Since I’m riding a really high high this week, I want to remember some of the things I am deeply enjoying right now:
- Feeling really at home, all alone in my home. This is something that’s been a long time coming. Even though we’ve had a home, I literally only spent nights here — going over to my folks’ for breakfast, spending a larger part of the day there, only to return in time to make dinner and call it a day. It started with taking May off, and having VC home for more time than when he would go to work, which initially made me want to be around too. Of course that meant that along with lounging about and really making ourselves at home, we had to cook together and do a lot of the everyday homey things that make a home a home. I also managed to finish that long pending cleaning up of a massive pile of junk that occupied my guest room and somehow made me feel like my home wasn’t really “set” until that was done. Somewhere in the midst of all of that, we just settled in. Amma and anna have been in and out of Bangalore too, which means I’ve been home a lot more. All in all, I am back to really enjoying my space like I used to in Goa. That urge to scram the minute VC leaves the house in the morning has lifted. I’m really enjoying sinking into this homeliness.
- Having VC cook most of his meals. Something has switched — the angst around controlling food has melted. It’s many things, my finickiness about the kitchen as my territory where I hold fort and control the way things operate has definitely faded. My unnecessary preoccupation about what we eat has all but died. And it’s a win-win. VC gets to do something he’s been wanting to for years — cook his meals the way he wants even if it means eating eggs and bacon and chicken all day erryday — and I get to relax. And I don’t mean relax physically, I mean just let this shit (unnecessary conditioning that leads me to believe all things kitchen should be managed by me, are my responsibility, and that ignoring it is a crying shame to my domesticity) go.
- Witnessing some of my most favourite girlfriends going through a collective time of growth, transformation and coming into their own. I’m not sure if this is a global phenomenon — pop-culture would have me believe it is — or if it’s just about like attracts like (or my vibe attracts my tribe or whatever version of that idiom you prefer), but it is phenomenal and massively happy-making to watch from afar and up-close, through deep and long conversations, emails shared, moments of surprise and wonder, that somehow we’re all in this together.
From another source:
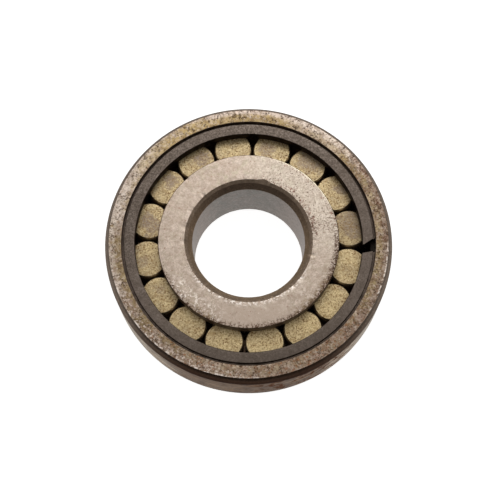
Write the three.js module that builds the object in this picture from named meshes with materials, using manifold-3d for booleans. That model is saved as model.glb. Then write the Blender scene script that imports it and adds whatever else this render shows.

I can think of at least six women in my immediate circle who are all actively seeking to be better versions of themselves, own their energy and flow and come into their own. I know this from how banter and casual everyday chit-chat that once formed a major part of our conversations has made way for mostly long spans of silence that are interrupted only by very deep conversations every time one of us has a epiphany, makes a breakthrough or some sort, or has noticed a change in our lives. The shift is palpable and to be in the midst of this collective energy flow fills me up in a way I ave not known. Until recently, I was pretty preoccupied with how lonely being interested in my self-improvement often makes me feel. I still do, on the odd day. I am more aware of why it is so, but I suddenly also feel a sense of tribe and camaraderie that goes beyond the group hugs and girl’s night out kind of thing I once sought from my women friends.
- Remembering to slow down on the quiet days, when there isn’t much “work” to do, instead of trying to find ways to “make the time count.”
- Actively feeling happy pretty much all the time. I actually can’t remember the last time I have felt this uniformly happy for this long. Everyday blips come and go, but I feel a bit unshakeable right now. There is flow, there is a happiness and a sense of harmony almost ringing in my head. Waking up is a joy. Every little thing I have to do, or even the day’s I don’t have much to do, feels just right. I’m enjoying how things are pared down to the most simple, so there is far less scope to be overwhelmed by anything.
What little acts of self-care make your every day that much better?